Friday, June 28, 2013
As long as local government bodies remain unable to resolve the question of whether they should include religious ceremonies or practices in their official proceedings, the matter will continue to divert them from their responsibility to conduct public business.
The religious practice in question is prayer, “a reverent petition made to God or another deity.”
The dictionary says prayer is an act performed as a “communication with God.” Under any straightforward use of language, people communally participating in the act of praying must be described as being engaged in a religious practice.
When a government body conducts or sponsors prayer in its proceedings, officials are conducting or sponsoring a religious practice or ceremony.
This is government prayer and government religion.

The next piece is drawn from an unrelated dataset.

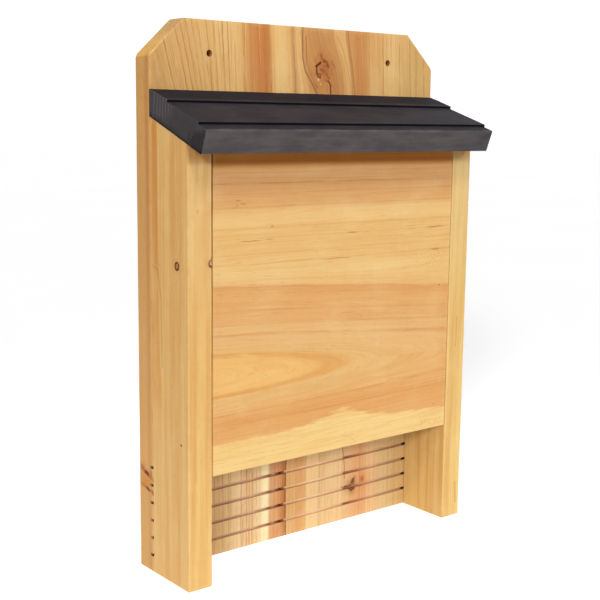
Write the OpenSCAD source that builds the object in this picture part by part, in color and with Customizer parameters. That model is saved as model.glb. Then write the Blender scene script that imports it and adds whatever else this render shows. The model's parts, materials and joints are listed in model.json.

Leaving aside the question of why any Americans would wish to revive the oppressive practices that prompted many original settlers to flee England for the U.S., let us consider the arguments made by advocates of government prayer.
One argument made for inclusion of prayer in government proceedings, or, in short, government prayer, simply appeals to precedent or tradition. But tradition is not justification. Slavery in the U.S., for example, was traditional at one time.
A second argument for government prayer holds that Christianity is our country’s national religion because it was founded on Christian principles by Christians. This argument requires the assumption that the phrase in the First Amendment of the Constitution, “Congress shall make no law respecting an establishment of religion,” should be understood as intended to apply only to religions other than Christianity. The argument presumes that the founders saw no need to state the exception in writing.
This argument is faulty in that it contradicts the amendment, specifically by asserting an exception to the phrase “Congress shall make no laws.” Contradicting a statement does not qualify as interpretation.
The founders were of various religious persuasions, Christian and non-Christian. They were in agreement on establishing a government based upon the principles of justice and democracy. Their individual religious views do not preempt what they wrote in the Constitution.
The period in which the Constitution was created was one of intellectual vitality known as the American Enlightenment, a time when the discoveries and developments of the 17th century scientific revolution, including those of Kepler, Galileo, Newton and others, were being increasingly applied in every field.
In religious thought, there was a resurgence of interest in naturalistic views such as deism (belief in a creator but not as a supernatural being who interacts with humankind) and pantheism (belief that God and the universe are the same). Among the founders, as various historians report, those following either deism (or their own variety of it), or pantheism include Ben Franklin, Thomas Jefferson, Alexander Hamilton, James Madison and George Washington.
These leaders, along with their colleagues of whatever religious persuasion, were mostly very private about their religious views. Jefferson, a great admirer of the moral teachings of Jesus, compiled, for his own study, a version of the New Testament that included only direct reports of Jesus’ teachings and left out all supernatural content and any writings composed at later times.
(This is published as “The Jefferson Bible” and bears Jefferson’s title as a subtitle: “The Life and Morals of Jesus of Nazareth.”)
A third argument heard for government prayer claims that a properly composed prayer, specified as one that favors no particular religion, could be legitimately incorporated into official public proceedings. This argument seeks to address government favoritism toward any religion, but no prayer could satisfy all religions, since some of them do not recognize a deity. Secondly, it is faulted by accepting government religious ceremonies or rituals.
It is time we all understand that it is only by prohibiting our government from prescribing or supporting any religious position that our Constitution secures our freedom to hold our own religious views.